→ **AVAILABLE DATA**:
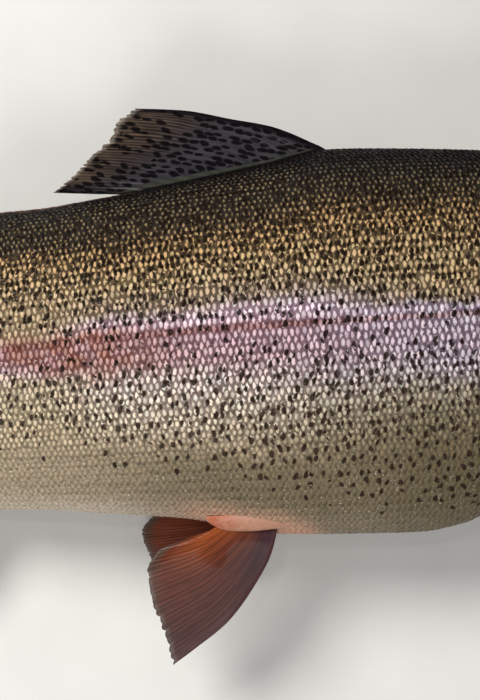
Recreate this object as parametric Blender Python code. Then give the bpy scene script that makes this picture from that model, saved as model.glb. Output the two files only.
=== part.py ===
"""A large rainbow trout, life size, lying on its left flank as a caught fish rests.

Frame: +X to the snout, +Y to the back, +Z up and out of the right flank, metres. The origin is the middle
of the flat on which the left flank rests, below the dorsal fin. Lengths in this file are in millimetres.

The body is one loft through the stations in BODY, parted by thin cuts into head, gill covers, jaws, trunk
lengths and tail stalk. Each fin is a tapered plate over a patch with four edge curves: its leading ray, its
last ray, its base and the line of its ray tips.
"""

import math

import bpy
import numpy as np
from mathutils import Vector

MM = 0.001
PART_GAP = 0.3  # between neighbouring solids
FIN_GAP = 0.5  # between a fin and the body
FLOOR_BLEND = 3.0  # the flank meets the floor over this height above and below it
RING_POINTS = 34

# Stations from the tail stalk to the snout: x, back, belly, half width, height of the midline over the floor.
BODY = (
    (-362, 46, -44, 5.2, 21),
    (-330, 42, -40, 15, 27),
    (-290, 45, -43, 23, 34),
    (-235, 62, -58, 34, 43),
    (-190, 79, -76, 43, 49),
    (-149, 90.5, -88.8, 51, 55),
    (-117, 91.5, -90.5, 56, 59),
    (-85, 95, -94, 61, 61),
    (-42, 100.5, -98.5, 66, 63),
    (19, 110, -111, 70, 65.5),
    (60, 117.3, -113, 71, 66.5),
    (101, 115.5, -114, 71, 66.5),
    (128, 113.8, -110, 70.5, 66),
    (148, 112.2, -101, 69.5, 65.5),
    (200, 103.5, -82.5, 65, 62.5),
    (264, 88, -65, 57, 56.5),
    (318, 69.5, -52, 50, 51.5),
    (360, 52, -41.5, 39.5, 47.5),
    (395, 35.5, -30, 29, 44.5),
    (424, 17, -18, 20, 43),
)
SNOUT_X = 424
TAIL_END_X = -362
NOSE_RADIUS = 26
WIDEST_SHARE = 0.5  # where the section is widest, as a share of its depth from the belly
FULLNESS_BACK = 2.1  # superellipse exponent of the section's upper half
FULLNESS_BELLY = ((-362, 2.35), (262, 2.35), (345, 1.7), (395, 1.75), (424, 2.0))  # the same below, x by x
FIN_PLANE_REST = ((-460, 1.2), (-440, 3.0), (-400, 12.0), (-362, 21.0))  # the midline behind the stalk

# Where the trunk is parted.
TRUNK_CUTS = (90, -90, -230)

# The rear edge of the gill covers, seen from the side: y, x from the throat to the nape.
GILL_EDGE = ((-75, 330), (-56, 312), (-42, 288), (-20, 268), (15, 262), (45, 271), (64, 290), (90, 297))
# The front edge of the gill cover, against the cheek.
GILL_FRONT = ((-75, 336), (-40, 329), (0, 320), (50, 312), (90, 310))
GILL_COVER_LOW, GILL_COVER_HIGH = -40, 58
GILL_COVER_THICK = 6

# The gape from the snout back to the jaw joint, and the foot of the jaw.
GAPE = ((440, 0), (410, -3), (385, -8), (360, -16), (338, -25))
JAW_REAR_LOW = (326, -70)
# The upper jaw bone behind the snout, a plate over the corner of the mouth.
MAXILLA_TOP = ((404, 7), (385, 1), (360, -5), (341, -11))
MAXILLA_THICK = 3.5

EYE_X, EYE_Y, EYE_RADIUS, EYE_BULGE = 366, 21, 12.5, 3.4
LENS_SQUASH = 0.8

SKIN_COLOURS = {
    "head": (0.20, 0.19, 0.12),
    "trunk": (0.36, 0.32, 0.22),
    "gill": (0.46, 0.30, 0.26),
    "jaw": (0.40, 0.37, 0.30),
    "fin_dark": (0.13, 0.11, 0.09),
    "fin_red": (0.34, 0.12, 0.05),
    "eye": (0.03, 0.03, 0.02),
}


# ---------------------------------------------------------------- curves

def smooth_through(knots, values, at):
    """A smooth curve through the knots that never overshoots them (monotone cubic)."""
    knots, values, at = (np.asarray(v, float) for v in (knots, values, at))
    step = np.diff(knots)
    slope = np.diff(values) / step
    tangent = np.zeros(len(knots))
    tangent[0], tangent[-1] = slope[0], slope[-1]
    for i in range(1, len(knots) - 1):
        if slope[i - 1] * slope[i] > 0:
            w1, w2 = 2 * step[i] + step[i - 1], step[i] + 2 * step[i - 1]
            tangent[i] = (w1 + w2) / (w1 / slope[i - 1] + w2 / slope[i])
    at = np.clip(at, knots[0], knots[-1])
    cell = np.clip(np.searchsorted(knots, at, side="right") - 1, 0, len(step) - 1)
    t = (at - knots[cell]) / step[cell]
    return (
        (2 * t**3 - 3 * t**2 + 1) * values[cell]
        + (t**3 - 2 * t**2 + t) * step[cell] * tangent[cell]
        + (3 * t**2 - 2 * t**3) * values[cell + 1]
        + (t**3 - t**2) * step[cell] * tangent[cell + 1]
    )


def path(points, share):
    """Points at these shares of the way along a smooth curve through the given points."""
    points = np.asarray(points, float)
    way = np.concatenate([[0], np.cumsum(np.linalg.norm(np.diff(points, axis=0), axis=1))])
    share = np.atleast_1d(share) * way[-1]
    return np.stack([smooth_through(way, column, share) for column in points.T], axis=-1)


# ---------------------------------------------------------------- the body

STATIONS = np.array(BODY, float)


def station(column, x):
    return smooth_through(STATIONS[:, 0], STATIONS[:, column], x)


def nose_taper(x, grow=0.0):
    """1 along the body, falling to 0 at the snout as a quarter of an ellipse does."""
    behind = np.clip((SNOUT_X + grow - x) / NOSE_RADIUS, 0, 1)
    return math.sqrt(1 - (1 - behind) ** 2)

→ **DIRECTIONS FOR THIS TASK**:
Word for word, quote the lines of the material from the first line through the line with "caught fish rests.", both ends included.

→ **EXPECTED ANSWER**:
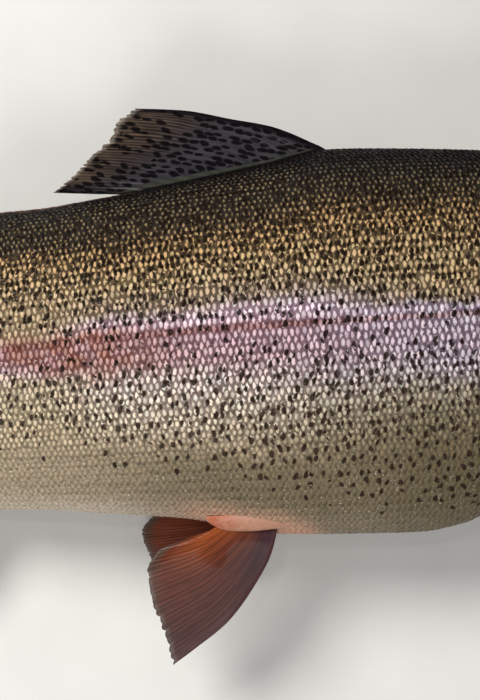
Recreate this object as parametric Blender Python code. Then give the bpy scene script that makes this picture from that model, saved as model.glb. Output the two files only.
=== part.py ===
"""A large rainbow trout, life size, lying on its left flank as a caught fish rests.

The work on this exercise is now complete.